Onã Rudá - Costumamos sofrer ataques e ameaça, sim, bastante, inclusive esse episódio do Flamengo rendeu muito nas redes. Muito, muito mesmo. Sobretudo no perfil do Canarinhos, mas mesmo individualmente, cada pessoa também enfrenta algum tipo de dificuldade. Eu enfrento bem menos assim, né? Foram episódios muito isolados assim, porque no Bahia a gente tem uma tratativa mais aprofundada dessa temática.

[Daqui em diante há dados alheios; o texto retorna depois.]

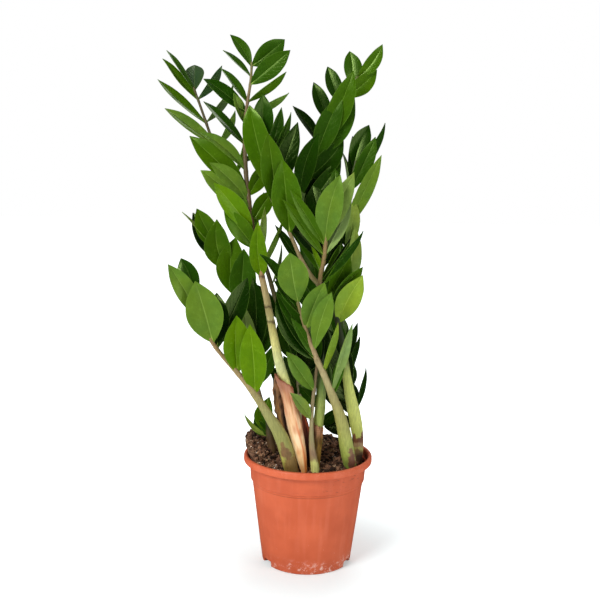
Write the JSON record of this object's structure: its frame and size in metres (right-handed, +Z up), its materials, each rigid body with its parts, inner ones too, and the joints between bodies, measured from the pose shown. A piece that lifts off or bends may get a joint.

Olha, o episódio violento que teve, porque a gente não tem tanta presença de LGBTs nos estádios, foi quando teve um casal, se eu não me engano, foi no  Morumbi, foi agredido porque tava de mão dadas quando estava saindo do jogo. Mas, assim, um dos episódios mais marcantes foi no clássico Re-pa, que teve uma agressão a uma torcida LGBT e foi, talvez, um grande episódio do futebol brasileiro, que marcou alguns anos atrás como caso de violência física. Como não há tanto tanta presença de pessoas LGBT no futebol, essas violências físicas não se expressam tanto. Na realidade, é difícil de você encontrar, né? Ou pelo menos era até a nossa chegada.

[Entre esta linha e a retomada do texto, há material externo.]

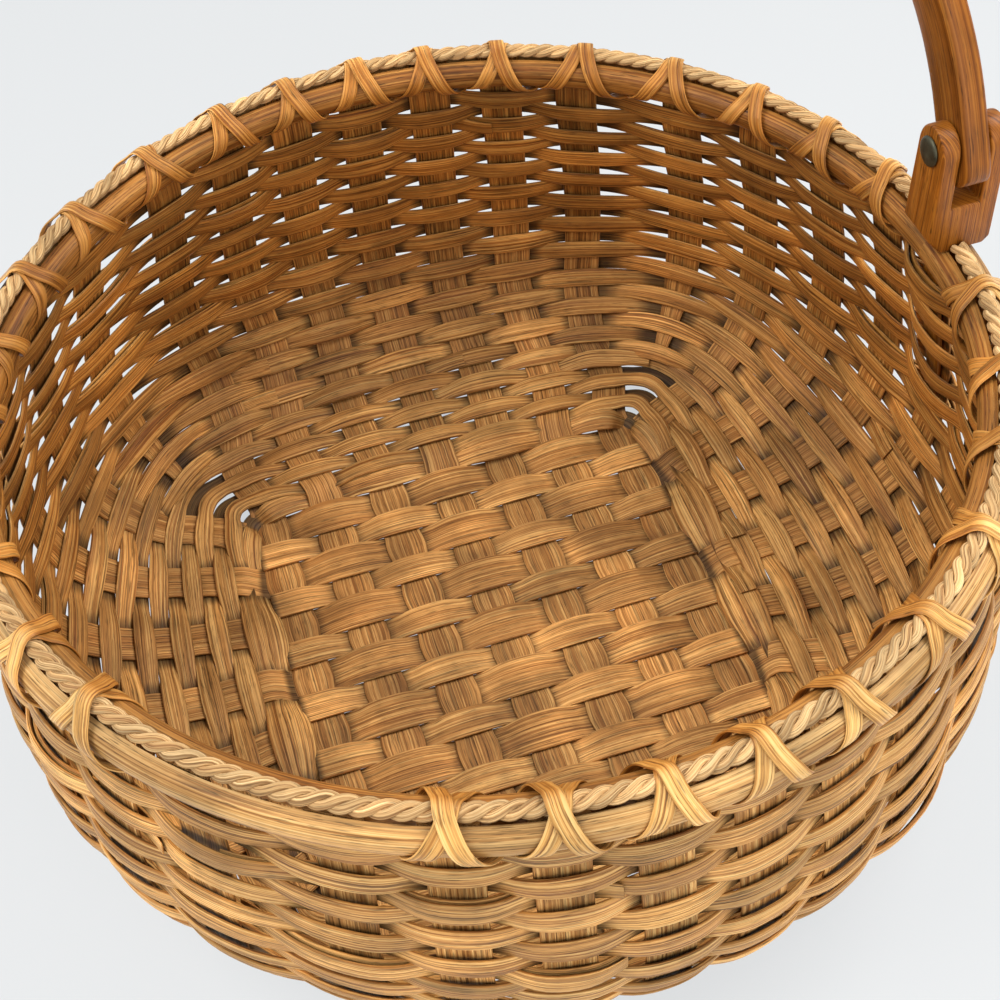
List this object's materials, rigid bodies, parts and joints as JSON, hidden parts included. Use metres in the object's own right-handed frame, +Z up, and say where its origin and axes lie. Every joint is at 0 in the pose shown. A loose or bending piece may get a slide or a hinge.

O POVO - Quais os próximos passos do coletivo?

Onã Rudá - Os próximos passos passam por a gente conseguir estruturar o coletivo, com isso firmar parcerias que ajudem a gente nesse processo de organização, entendeu? De construção de uma agenda interna, de diálogos. A gente quer fazer um encontro presencial das torcidas, a gente fez agora um anuário, estamos no processo de correção e de diagramação pra lançarmos. Buscamos também parceiros pra poder imprimir.

Acho que o que a gente tem mais acrescentar é que é importante que os clubes se convençam que o papel que eles cumprem é mais importante do que o de qualquer outro agente, né? Porque o clube anda com a torcida na ponta, então quando o clube se dispõe a educar a torcida de forma aberta, a gente ultrapassa isso mais largos.